La cachette de Deir Al-Bahari n’est pas l’unique à abriter des momies royales. 17 ans plus tard, en 1898, l’égyptologue Victor Loret, qui assiste son professeur Maspero, met au jour la tombe d’Amenhotep II, dans la Vallée des rois. « La tombe a été volée pendant les époques anciennes, et les voleurs ont laissé trop de dégâts », explique Amira Seddiq, chef du projet à la Bibliotheca Alexandrina. Victor Loret et son équipe doivent prendre toute précaution en traversant la salle à piliers pleine d’objets brisés et jetés pêle-mêle, et atteignent la salle d’or. Là, ils trouvent le sarcophage du roi avec son couvercle cassé, en présence de la momie d’Amenhotep II dans un cercueil de bois. La tombe étant grande, il lui fallait des jours de fouille et surtout de nettoyage. Enfin, et dans la salle murée, Victor Loret découvre 8 autres cercueils conservant les momies royales, dont celles de Thoutmosis III et IV, de Séthi II, de Ramsès IV et V, ainsi que celle de Mérenptah.

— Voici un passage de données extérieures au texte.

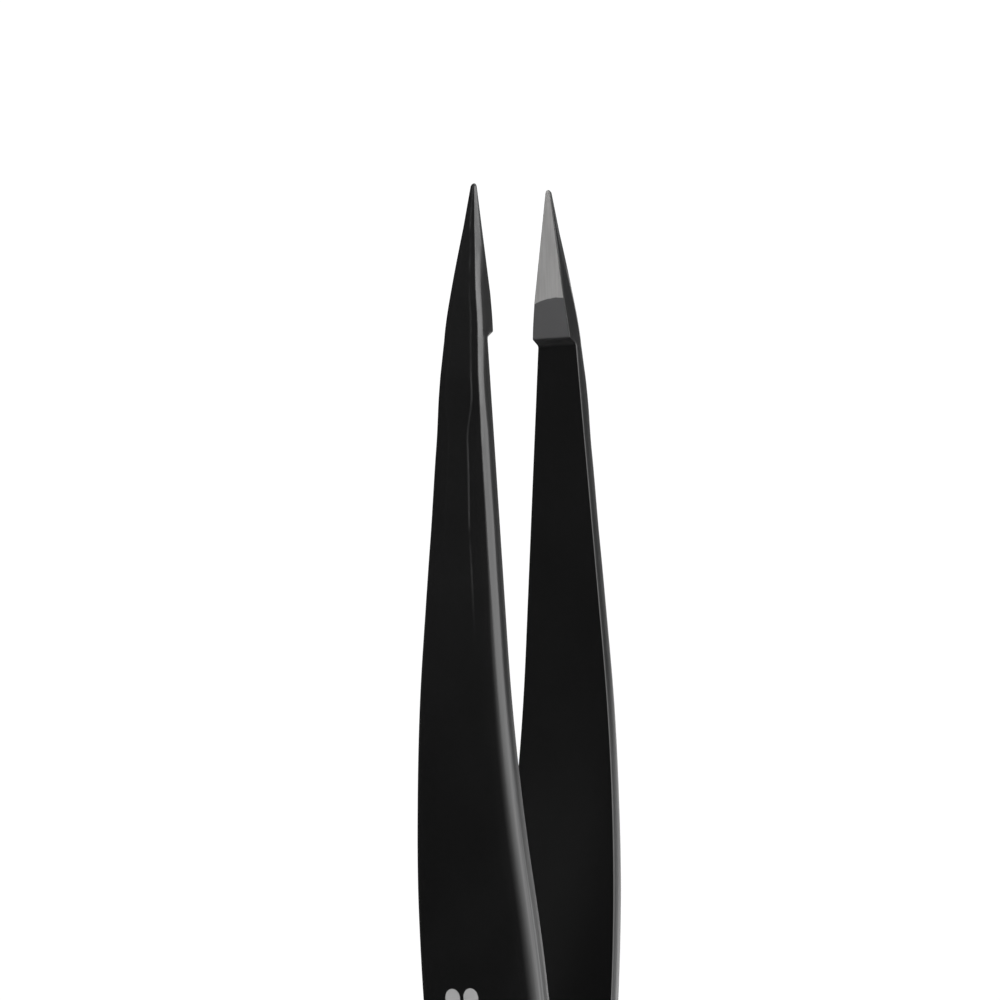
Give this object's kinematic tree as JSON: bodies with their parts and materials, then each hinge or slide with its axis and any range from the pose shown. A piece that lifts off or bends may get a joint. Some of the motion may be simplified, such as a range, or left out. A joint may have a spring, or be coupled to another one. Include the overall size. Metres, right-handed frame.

Vu la difficulté de les faire sortir sans dégât, l’égyptologue demande à un menuisier de construire 9 caisses longues pour y mettre les sarcophages royaux. Mais une fois le travail et l’emballage des sarcophages finis, Victor Loret reçoit l’ordre du ministère des Travaux publics de laisser toutes les momies dans la tombe et de la murer à nouveau. Les momies doivent attendre 14 ans de plus pour rejoindre les momies de la première cachette au Musée égyptien en 1912.
Les deux cachettes des momies royales sont le résultat des troubles et de l’instabilité qui ont envahi le pays durant la XXe dynastie. Une ambiance propice pour les pilleurs des tombes de dérober les trésors funéraires. Un sacrilège rejeté par les prêtres qui ont entassé les momies dans ces deux cachettes pour les protéger.